Sugar’s arc is a moving one, but it’s Job who displays the most surprising depth of character here. Simultaneously sensitive to the proceeds of the heist and able to smell a fellow con artist from a mile away, he quickly deduces that Sugar’s being taken advantage of and makes it his mission to get the money back. The odd regard Job and Sugar have for each other has typically made for some fine comedy—as their various capers this season prove—but this is the first time that glimmers of affection shine through between the two, and it’s a rewarding thing to witness. (Well, as much affection as either man is capable of. Sugar: “So why’d you give it back?” Job: “I didn’t give it all back.”)

Operating from a similar place of blissful ignorance to Sugar’s is Proctor, who’s enjoying Emily’s company so much that a discrepancy in the books over higher drug profits isn’t enough to even raise his eyebrow. “That’s a good problem to have,” he chuckles to Burton when it’s brought to his attention. A less sanguine Burton follows up on the matter and sniffs out Rebecca’s own operation, her inexperience and swagger leading him right to her latest delivery boy. Apparently whatever understanding the two had in “Real Life Is The Nightmare” was short-lived, as the tension between Rebecca and Burton is so heavy you expect the latter to pull his glasses off mid-conversation.

It’s when Rebecca rephrases the terms of what Burton telling Proctor would mean that he’s truly thrown off guard—indeed, this is the first time we’ve seen him not just hesitant but paralyzed with indecision. Flashbacks to his brutal past (of which we’ve only seen hints in prior episodes) reveal just how much of his life he owes to Proctor, and establishes with perfect clarity that it’s the Luca Brasi style of absolute loyalty laid out in the The Godfather novel: He does not fear death, only that Proctor may be the one to kill him. It’s a dimension that’s unsurprising for the character, but it redefines the tension within the house of Proctor to a new extent. Burton has always been the implement of his boss’s orders, how will he react if those orders may lead to his no longer being said implement?

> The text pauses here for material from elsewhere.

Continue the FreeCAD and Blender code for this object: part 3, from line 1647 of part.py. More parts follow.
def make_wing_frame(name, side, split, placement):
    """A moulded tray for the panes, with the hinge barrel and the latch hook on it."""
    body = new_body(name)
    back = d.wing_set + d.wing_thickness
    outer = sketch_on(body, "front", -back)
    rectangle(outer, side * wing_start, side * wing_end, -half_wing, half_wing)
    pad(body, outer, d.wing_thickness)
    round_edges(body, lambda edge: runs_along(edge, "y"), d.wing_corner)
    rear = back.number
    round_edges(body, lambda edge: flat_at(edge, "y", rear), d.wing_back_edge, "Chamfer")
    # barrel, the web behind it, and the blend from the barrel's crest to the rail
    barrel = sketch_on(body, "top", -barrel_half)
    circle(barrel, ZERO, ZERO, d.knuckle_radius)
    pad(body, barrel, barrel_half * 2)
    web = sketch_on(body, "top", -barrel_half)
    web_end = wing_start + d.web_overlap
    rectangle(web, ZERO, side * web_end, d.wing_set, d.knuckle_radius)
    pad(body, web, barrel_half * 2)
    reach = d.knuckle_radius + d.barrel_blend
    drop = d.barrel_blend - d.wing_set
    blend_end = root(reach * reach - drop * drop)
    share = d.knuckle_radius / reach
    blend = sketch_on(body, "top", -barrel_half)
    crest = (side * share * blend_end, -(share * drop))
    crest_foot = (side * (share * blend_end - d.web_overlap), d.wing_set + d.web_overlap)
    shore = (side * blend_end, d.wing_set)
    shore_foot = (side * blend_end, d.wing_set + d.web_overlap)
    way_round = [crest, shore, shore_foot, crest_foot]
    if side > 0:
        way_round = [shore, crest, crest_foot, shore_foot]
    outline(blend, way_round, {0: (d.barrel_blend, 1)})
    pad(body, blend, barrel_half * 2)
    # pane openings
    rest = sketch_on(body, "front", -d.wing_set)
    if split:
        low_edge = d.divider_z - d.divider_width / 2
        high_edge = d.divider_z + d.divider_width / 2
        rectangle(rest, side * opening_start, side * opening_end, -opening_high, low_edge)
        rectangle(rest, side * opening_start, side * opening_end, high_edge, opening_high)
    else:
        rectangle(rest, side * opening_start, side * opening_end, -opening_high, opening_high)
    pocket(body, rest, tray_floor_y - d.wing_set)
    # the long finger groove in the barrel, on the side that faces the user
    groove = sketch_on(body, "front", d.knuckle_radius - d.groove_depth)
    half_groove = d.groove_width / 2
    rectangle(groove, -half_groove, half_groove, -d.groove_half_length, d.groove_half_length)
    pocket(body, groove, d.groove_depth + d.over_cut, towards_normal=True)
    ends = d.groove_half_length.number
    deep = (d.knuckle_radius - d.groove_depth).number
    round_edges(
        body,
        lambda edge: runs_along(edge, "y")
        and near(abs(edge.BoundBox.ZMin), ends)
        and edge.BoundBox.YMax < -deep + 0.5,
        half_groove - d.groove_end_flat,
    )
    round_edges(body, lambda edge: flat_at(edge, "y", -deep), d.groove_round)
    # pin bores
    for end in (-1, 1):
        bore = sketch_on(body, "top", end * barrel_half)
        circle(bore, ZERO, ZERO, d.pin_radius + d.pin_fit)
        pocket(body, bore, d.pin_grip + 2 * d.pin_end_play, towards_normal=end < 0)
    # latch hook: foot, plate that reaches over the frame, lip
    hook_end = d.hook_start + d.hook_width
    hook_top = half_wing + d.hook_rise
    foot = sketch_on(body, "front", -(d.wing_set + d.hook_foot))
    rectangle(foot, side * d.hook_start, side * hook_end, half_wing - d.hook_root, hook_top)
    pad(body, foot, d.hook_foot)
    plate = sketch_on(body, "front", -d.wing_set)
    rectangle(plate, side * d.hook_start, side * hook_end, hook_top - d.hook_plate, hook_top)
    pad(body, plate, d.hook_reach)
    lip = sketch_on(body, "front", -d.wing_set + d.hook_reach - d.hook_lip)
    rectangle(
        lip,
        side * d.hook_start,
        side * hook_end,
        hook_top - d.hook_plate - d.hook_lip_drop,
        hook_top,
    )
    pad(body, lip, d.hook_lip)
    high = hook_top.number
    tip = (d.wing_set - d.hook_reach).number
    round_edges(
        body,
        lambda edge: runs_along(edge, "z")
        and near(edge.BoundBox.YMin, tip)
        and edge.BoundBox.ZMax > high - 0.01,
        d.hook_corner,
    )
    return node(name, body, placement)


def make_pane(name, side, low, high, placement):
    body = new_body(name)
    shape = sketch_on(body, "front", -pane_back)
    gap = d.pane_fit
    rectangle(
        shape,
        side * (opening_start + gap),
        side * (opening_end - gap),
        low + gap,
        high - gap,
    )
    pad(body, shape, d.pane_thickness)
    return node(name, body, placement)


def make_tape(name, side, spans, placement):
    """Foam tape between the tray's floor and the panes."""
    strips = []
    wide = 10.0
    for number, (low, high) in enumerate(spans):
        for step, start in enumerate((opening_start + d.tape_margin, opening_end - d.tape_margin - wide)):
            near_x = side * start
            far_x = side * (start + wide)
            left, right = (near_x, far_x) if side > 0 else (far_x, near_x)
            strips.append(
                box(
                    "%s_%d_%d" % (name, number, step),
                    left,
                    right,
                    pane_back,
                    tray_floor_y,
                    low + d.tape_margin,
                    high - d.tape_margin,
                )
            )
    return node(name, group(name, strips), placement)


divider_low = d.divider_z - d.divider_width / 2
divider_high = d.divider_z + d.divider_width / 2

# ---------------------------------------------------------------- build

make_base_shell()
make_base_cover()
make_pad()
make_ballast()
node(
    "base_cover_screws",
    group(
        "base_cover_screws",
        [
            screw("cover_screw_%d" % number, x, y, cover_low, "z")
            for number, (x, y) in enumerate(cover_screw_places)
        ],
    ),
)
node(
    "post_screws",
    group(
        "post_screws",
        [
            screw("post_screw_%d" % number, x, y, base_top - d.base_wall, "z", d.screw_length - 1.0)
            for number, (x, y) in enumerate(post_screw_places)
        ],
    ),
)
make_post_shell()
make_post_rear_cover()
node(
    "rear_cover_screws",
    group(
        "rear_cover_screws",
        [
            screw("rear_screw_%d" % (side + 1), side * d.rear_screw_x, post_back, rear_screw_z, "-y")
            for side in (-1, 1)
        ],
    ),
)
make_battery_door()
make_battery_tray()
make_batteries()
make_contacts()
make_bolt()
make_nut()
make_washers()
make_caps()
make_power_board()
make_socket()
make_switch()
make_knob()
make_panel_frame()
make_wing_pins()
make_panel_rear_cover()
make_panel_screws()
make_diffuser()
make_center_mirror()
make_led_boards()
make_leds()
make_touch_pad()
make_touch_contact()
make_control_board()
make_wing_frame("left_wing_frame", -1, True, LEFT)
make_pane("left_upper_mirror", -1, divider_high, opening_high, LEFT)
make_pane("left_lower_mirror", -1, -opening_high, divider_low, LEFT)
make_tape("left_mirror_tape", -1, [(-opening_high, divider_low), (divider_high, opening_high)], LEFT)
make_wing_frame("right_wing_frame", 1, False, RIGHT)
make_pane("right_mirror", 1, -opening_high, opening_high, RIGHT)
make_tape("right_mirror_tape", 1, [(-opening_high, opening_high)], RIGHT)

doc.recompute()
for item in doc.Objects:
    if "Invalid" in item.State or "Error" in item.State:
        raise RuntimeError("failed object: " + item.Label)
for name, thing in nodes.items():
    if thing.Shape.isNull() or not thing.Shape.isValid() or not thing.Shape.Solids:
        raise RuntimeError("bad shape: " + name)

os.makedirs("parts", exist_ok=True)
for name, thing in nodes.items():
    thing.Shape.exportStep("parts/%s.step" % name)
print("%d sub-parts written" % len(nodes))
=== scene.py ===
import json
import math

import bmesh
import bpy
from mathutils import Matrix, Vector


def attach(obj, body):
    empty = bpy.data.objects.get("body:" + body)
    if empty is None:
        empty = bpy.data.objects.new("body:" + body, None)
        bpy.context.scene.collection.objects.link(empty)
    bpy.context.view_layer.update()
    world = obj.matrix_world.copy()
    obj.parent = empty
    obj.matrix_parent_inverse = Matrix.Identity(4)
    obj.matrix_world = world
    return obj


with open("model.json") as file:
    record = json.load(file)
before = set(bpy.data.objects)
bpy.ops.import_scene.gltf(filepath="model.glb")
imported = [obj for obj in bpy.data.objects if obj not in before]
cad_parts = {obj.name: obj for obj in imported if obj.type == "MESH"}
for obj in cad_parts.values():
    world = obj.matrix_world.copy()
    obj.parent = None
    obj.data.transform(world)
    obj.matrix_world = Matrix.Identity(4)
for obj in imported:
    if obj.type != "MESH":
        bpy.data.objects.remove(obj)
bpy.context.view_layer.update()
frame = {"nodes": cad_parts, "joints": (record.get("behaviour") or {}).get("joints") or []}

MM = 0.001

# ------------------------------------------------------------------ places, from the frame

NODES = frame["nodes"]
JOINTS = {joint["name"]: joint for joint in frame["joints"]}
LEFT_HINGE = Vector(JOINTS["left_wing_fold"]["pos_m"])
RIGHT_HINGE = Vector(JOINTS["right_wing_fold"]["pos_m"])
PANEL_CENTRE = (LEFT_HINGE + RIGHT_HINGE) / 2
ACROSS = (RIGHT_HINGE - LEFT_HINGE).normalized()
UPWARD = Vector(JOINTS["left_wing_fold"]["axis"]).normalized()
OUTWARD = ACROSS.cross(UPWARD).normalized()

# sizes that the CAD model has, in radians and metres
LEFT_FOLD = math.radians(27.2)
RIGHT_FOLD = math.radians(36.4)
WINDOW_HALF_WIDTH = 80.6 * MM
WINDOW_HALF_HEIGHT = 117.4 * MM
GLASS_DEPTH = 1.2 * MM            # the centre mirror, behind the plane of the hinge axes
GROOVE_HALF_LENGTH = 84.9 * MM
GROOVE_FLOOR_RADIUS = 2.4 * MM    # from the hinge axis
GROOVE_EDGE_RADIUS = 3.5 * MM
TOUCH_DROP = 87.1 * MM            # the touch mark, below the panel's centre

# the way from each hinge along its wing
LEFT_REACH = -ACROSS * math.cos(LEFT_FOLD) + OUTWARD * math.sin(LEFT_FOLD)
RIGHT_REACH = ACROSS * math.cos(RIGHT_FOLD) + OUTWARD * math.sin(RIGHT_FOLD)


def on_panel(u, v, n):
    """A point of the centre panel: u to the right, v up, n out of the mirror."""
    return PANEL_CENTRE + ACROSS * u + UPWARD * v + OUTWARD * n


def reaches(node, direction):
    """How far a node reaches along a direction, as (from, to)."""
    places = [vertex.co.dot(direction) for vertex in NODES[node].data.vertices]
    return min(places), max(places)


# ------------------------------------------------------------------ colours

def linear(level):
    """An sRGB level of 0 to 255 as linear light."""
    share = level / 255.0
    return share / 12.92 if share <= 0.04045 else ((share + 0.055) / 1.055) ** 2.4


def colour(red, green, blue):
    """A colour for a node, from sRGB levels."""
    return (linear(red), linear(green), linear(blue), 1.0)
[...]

Unfortunately for Proctor, Burton’s moment of hesitation costs him dearly, as Mr. Fraser’s men show up at his re-baptism and drag him and Emily away in full view of his entire family. This scene is almost harder to watch than what happens to Chayton, because it’s an emotional toppling rather than a physical one. Proctor’s sense of loss in being cast out from the community has been the character’s most sympathetic attribute all series, so to see those tentative steps back in destroyed in a way that’s certain to reinforce all their worst fears about him only makes it worse. (Rebecca certainly doesn’t clear up any perceptions about herself either, emptying her clip at the departing SUV and being stared down by her mother in response.) Hood’s lured back to Banshee by the promise of taking Proctor down, but given the way things are going a lot of the work may be done by the time he gets home.

And he’d probably be more eager to stay in New Orleans if he knew what was waiting for him when he got back. Whatever lingering feelings of dread “All The Wisdom I Got Left” produces are made material at the end as Colonel Stowe starts to form a plan of attack and figure out who took the money. The promise of the Camp Genoa take’s shady nature was a pro in Hood’s column, but Stowe’s proving himself to be an adversary with enough foresight and resources that the cons were far too downplayed. The questions are too easy to ask—How deep can the pool of candidates who could get his voice and handprint be? What hacker in this town could be better than his security expert? Who has the training to stand against him in single combat?—and by the end of the episode, he’s got an answer to at least one of them. With two episodes to go in a season that’s proven bloodier than ever, the only wisdom that anyone in Banshee needs at this point is the wisdom to get away before their number comes up.

Stray observations:

  • If I have quibbles with this episode, it’s that some of the beats were a little too on the nose. Stowe’s statement that his attacker had training but seemed to have grown a conscience, Brock saying out loud what we assumed from “Real Life Is The Nightmare” Hood had already figured out about himself and Proctor—these were a degree of underlining that the show’s audience doesn’t need.
  • RIP Chayton, you magnificent, larger-than-life bastard. While the character had gone to a point in the last few weeks where he’d outlived his narrative usefulness and it made no sense that he could stay alive, Geno Segers brought a tremendous amount of charisma to the role that leaves mammoth shoes for Banshee to fill.
  • Hood makes contact with Sammy Crow, a Native American criminal with impressive burn scars and a voicebox. More proof of how great the show is at creating bit players. (Speaking of, of course the pit boss is a fat man in a white linen suit. How Louisiana criminal can you get?)
  • Rebecca tries using her feminine wiles to get her way with Burton, only to realize he’s literally incapable of responding to her. Whatever happened to him in that basement clearly went far beyond mere lashings.
  • I like to imagine that Billy and Bunker spent the entire time Hood and Brock were gone playing gin rummy in the CADI and having the awkwardest of conversations.
  • Best Job Look: His outfit when he knocked out Oscar Jr. is the best-dressed we’ve seen him all season. It takes a special kind of style to look that good and kick that much ass.
  • “Float like a butterfly, motherfucker.”
  • “Well if it ain’t for money and it ain’t for glory, there’s only one thing left. Who was she?”
  • “Town full of day-drinkers. That’s a concept I can get behind.”
  • “Sure I can’t get you anything else?” “Not today.”